Mountain gorillas were only discovered in 1902 but hunting, poaching and destruction of their habitat by humans meant that in the same century they were discovered they faced possible extinction. By the 1980s there were only 250 mountain gorillas left. Numbers have gradually increased but mountain gorillas remain a critically endangered species.

These days, the area where most of the gorillas live, known as the Virunga Massif, has become crowded with tourists. Both Rwanda and Uganda, which have been at peace for many years already, welcome tens of thousands of gorilla-seeking tourists every year. The visitors often spend hundreds of dollars for a few minutes of face time with the creatures in their natural habitat.

Across the border in the Democratic Republic of Congo, it is a different picture. Peace still eludes the east of this vast country and the continuous fighting has forced hundreds of thousands of people from their homes. The United Nations estimates there are perhaps 1.5 million displaced people in the provinces of North and South Kivu alone.

Many settle in rough camps in eastern Congo, close to the main city of Goma and also near the 3,000-square mile Virunga National Park, a World Heritage Site, where they go to hunt animals for meat and to cut down trees to make charcoal for sale — destroying the gorilla's habitat.

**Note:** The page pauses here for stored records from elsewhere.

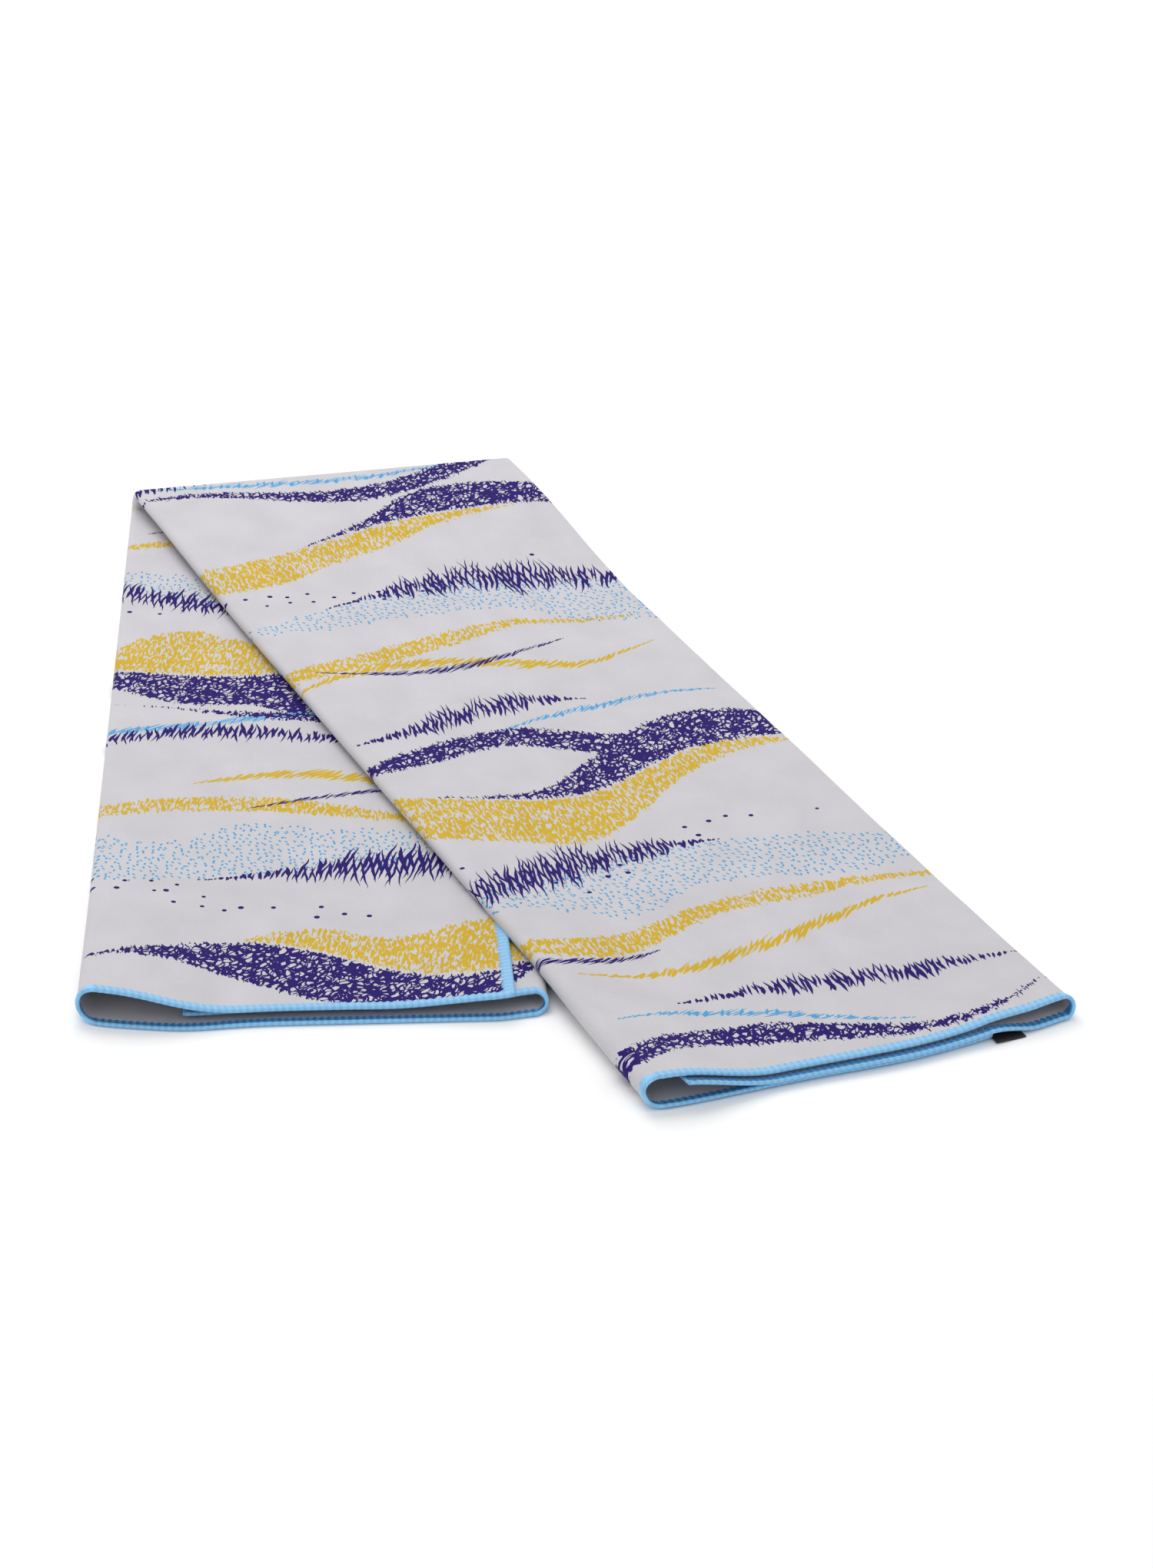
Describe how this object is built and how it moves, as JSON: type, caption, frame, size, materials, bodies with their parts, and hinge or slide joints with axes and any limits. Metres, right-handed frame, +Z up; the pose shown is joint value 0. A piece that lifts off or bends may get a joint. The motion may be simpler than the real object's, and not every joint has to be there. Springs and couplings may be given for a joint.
{
  "type": "quick dry towel",
  "caption": "Thin microfibre travel towel with an overlocked edge, folded lengthwise into a strip and over once at a slant, so its two legs lie in a narrow V.",
  "frame": {"origin": "under the middle of the folded towel, on the surface that it lies on", "axes": "+Z up, away from the surface; +Y from the two open ends towards the cross fold; +X towards the upper leg"},
  "size_m": [0.504, 0.7432, 0.016],
  "materials": {
    "cloth": "matt microfibre suede, pale grey with a printed brush pattern on one face",
    "hem": "light blue overlock thread, slightly shiny",
    "label": "black woven tape, plain"
  },
  "bodies": {
    "lower_leg": {"lower_centre_panel": "cloth", "lower_inner_flap": "cloth", "lower_outer_flap": "cloth", "lower_outer_bend": "cloth", "lower_inner_bend": "cloth", "lower_outer_side_hem": "hem", "lower_inner_side_hem": "hem", "lower_end_hem_centre_panel": "hem", "lower_end_hem_inner_flap": "hem", "lower_end_hem_outer_flap": "hem", "lower_end_hem_outer_bend": "hem", "lower_end_hem_inner_bend": "hem", "fold_centre_panel": "cloth", "fold_inner_flap": "cloth", "fold_outer_flap": "cloth", "fold_outer_bend": "cloth", "fold_inner_bend": "cloth", "fold_outer_side_hem": "hem", "fold_inner_side_hem": "hem"},
    "upper_leg": {"upper_centre_panel": "cloth", "upper_inner_flap": "cloth", "upper_outer_flap": "cloth", "upper_outer_bend": "cloth", "upper_inner_bend": "cloth", "upper_outer_side_hem": "hem", "upper_inner_side_hem": "hem", "upper_end_hem_centre_panel": "hem", "upper_end_hem_inner_flap": "hem", "upper_end_hem_outer_flap": "hem", "upper_end_hem_outer_bend": "hem", "upper_end_hem_inner_bend": "hem", "label": "label"}
  },
  "joints": [
    {"name": "cross_fold", "type": "hinge", "parent": "lower_leg", "child": "upper_leg", "pos_m": [-0.13909, 0.33866, 0.008], "axis": [-0.9746, -0.2238, 0], "range_deg": [0, 180], "deforming": ["fold_centre_panel", "fold_inner_flap", "fold_outer_flap", "fold_outer_bend", "fold_inner_bend", "fold_outer_side_hem", "fold_inner_side_hem"]}
  ]
}
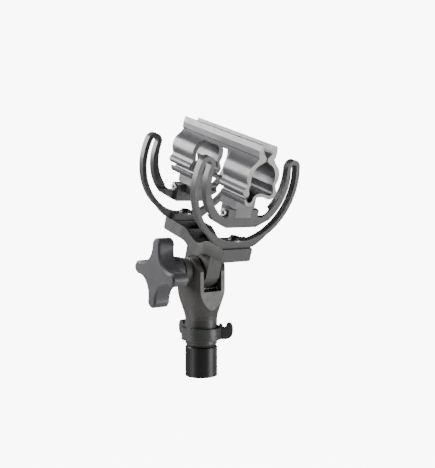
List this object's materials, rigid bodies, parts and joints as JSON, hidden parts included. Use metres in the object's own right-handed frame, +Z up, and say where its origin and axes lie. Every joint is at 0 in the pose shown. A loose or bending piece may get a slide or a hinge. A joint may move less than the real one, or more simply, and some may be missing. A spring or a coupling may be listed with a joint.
{
  "type": "boom pole microphone suspension head",
  "caption": "Tip of a boom pole with a tilting, knob-clamped knuckle that carries a base bar, flexible lyres and a sprung clip for a shotgun microphone.",
  "frame": {"origin": "centre of the pole tube's cut lower end", "axes": "+Z up along the pole, +X along the tilt axis away from the knob, -Y to the front of the clip"},
  "size_m": [0.0876, 0.1007, 0.1846],
  "materials": {
    "anodised_tube": "satin black anodised",
    "plug_alloy": "turned",
    "steel": "zinc plated",
    "black_rubber": "matt",
    "brass": "turned",
    "knuckle_plastic": "satin glass-filled nylon",
    "friction_disc": "matt",
    "knob_plastic": "satin",
    "ring_plastic": "satin",
    "bar_plastic": "satin glass-filled nylon",
    "lyre_polymer": "satin acetal",
    "black_steel": "black oxide",
    "bright_steel": "polished",
    "clip_plastic": "satin acetal"
  },
  "bodies": {
    "pole": {"pole_tube": "anodised_tube", "tip_plug": "plug_alloy", "tip_stud": "steel", "joint_washer": "black_rubber", "thread_bushing": "brass", "knuckle_fork": "knuckle_plastic", "friction_pads": "friction_disc", "clamp_bolt": "steel"},
    "washer": {"thrust_washer": "steel"},
    "knob": {"clamp_knob": "knob_plastic", "knob_insert": "brass"},
    "ring": {"cable_clip_ring": "ring_plastic"},
    "head": {"base_bar": "bar_plastic", "bar_inserts": "brass", "pivot_bush": "brass", "lyre_front": "lyre_polymer", "lyre_rear": "lyre_polymer", "lyre_screws": "black_steel", "lyre_washers": "bright_steel"},
    "cradle": {"clip_base": "clip_plastic", "foot_bolts": "steel", "foot_nuts": "steel"},
    "jaw": {"jaw_left": "clip_plastic"}
  },
  "joints": [
    {"name": "knob_turn", "type": "hinge", "parent": "washer", "child": "knob", "pos_m": [-0.03, 0, 0.0755], "axis": [-1, 0, 0], "range_deg": [0, 360]},
    {"name": "knob_travel", "type": "slide", "parent": "pole", "child": "washer", "axis": [-1, 0, 0], "range_m": [0, 0.001]},
    {"name": "ring_turn", "type": "hinge", "parent": "pole", "child": "ring", "pos_m": [0, 0, 0.031], "axis": [0, 0, 1], "continuous": true},
    {"name": "head_tilt", "type": "hinge", "parent": "pole", "child": "head", "pos_m": [0, 0, 0.0755], "axis": [1, 0, 0], "range_deg": [-87, 57]},
    {"name": "cradle_bounce", "type": "slide", "parent": "head", "child": "cradle", "axis": [0, -0.2974, 0.9548], "range_m": [-0.004, 0.004], "stiffness_N_per_m": 500, "springref_m": 0.0007, "deforming": ["lyre_front", "lyre_rear"]},
    {"name": "jaw_open", "type": "hinge", "parent": "cradle", "child": "jaw", "pos_m": [-0.0078, -0.01861, 0.13862], "axis": [0, -0.9548, -0.2974], "range_deg": [0, 22], "stiffness_Nm_per_rad": 0.6, "springref_deg": -5.73}
  ],
  "couplings": [
    {"joint": "knob_travel", "follows": "knob_turn", "m_per_rad": 0.00015915}
  ]
}
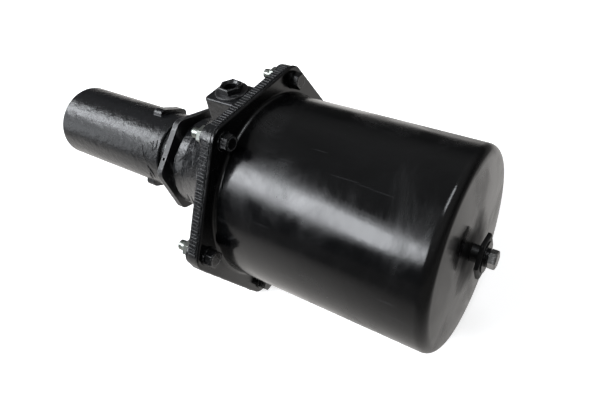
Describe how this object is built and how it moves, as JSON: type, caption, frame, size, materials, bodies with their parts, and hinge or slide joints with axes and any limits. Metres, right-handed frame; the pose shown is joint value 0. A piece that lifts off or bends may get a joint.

The forest is also home to a collection of armed rebel groups and militias who control the illegal charcoal trade — worth an estimated $30 million a year — and who clear precious forest for timber, farms and grazing land.

The battle for resources and survival in Congo often claims gorilla victims but in 2007 the world was horrified when 10 gorillas living in the forests of Virunga National Park were shot and killed, execution-style. The dead included six from a single family group. A photograph of a large male silverback, carried Christ-like on a litter shouldered by local villagers, was seen around the world.

Authorities arrested a former chief park warden, who was involved in the illegal charcoal trade, for the killings. New park management strengthened protection of the animals and paramilitary units were created to close down the charcoal barons — all good news for the gorillas.

Augustin Basabose, International Gorilla Conservation Program’s coordinator of species, said the population growth recorded since the previous census in 2003 was thanks to “the relentless collaborative efforts” of conservation groups and national park authorities in the three countries.

Six teams of 12 researchers spent two months crossing 620 miles of forested mountains and misty volcanoes in the Virunga Massif to carry out the census.

In March and April they visited Virunga National Park in Congo, Volcanoes National Park in Rwanda and Mgahinga Gorilla National Park in Uganda to observe the primates and collect and analyze stool samples in order to determine the health of the population.

The full findings of the census are to be published next year. But these initial results were a welcome piece of good news for conservationists and the long struggle to protect the gorilla.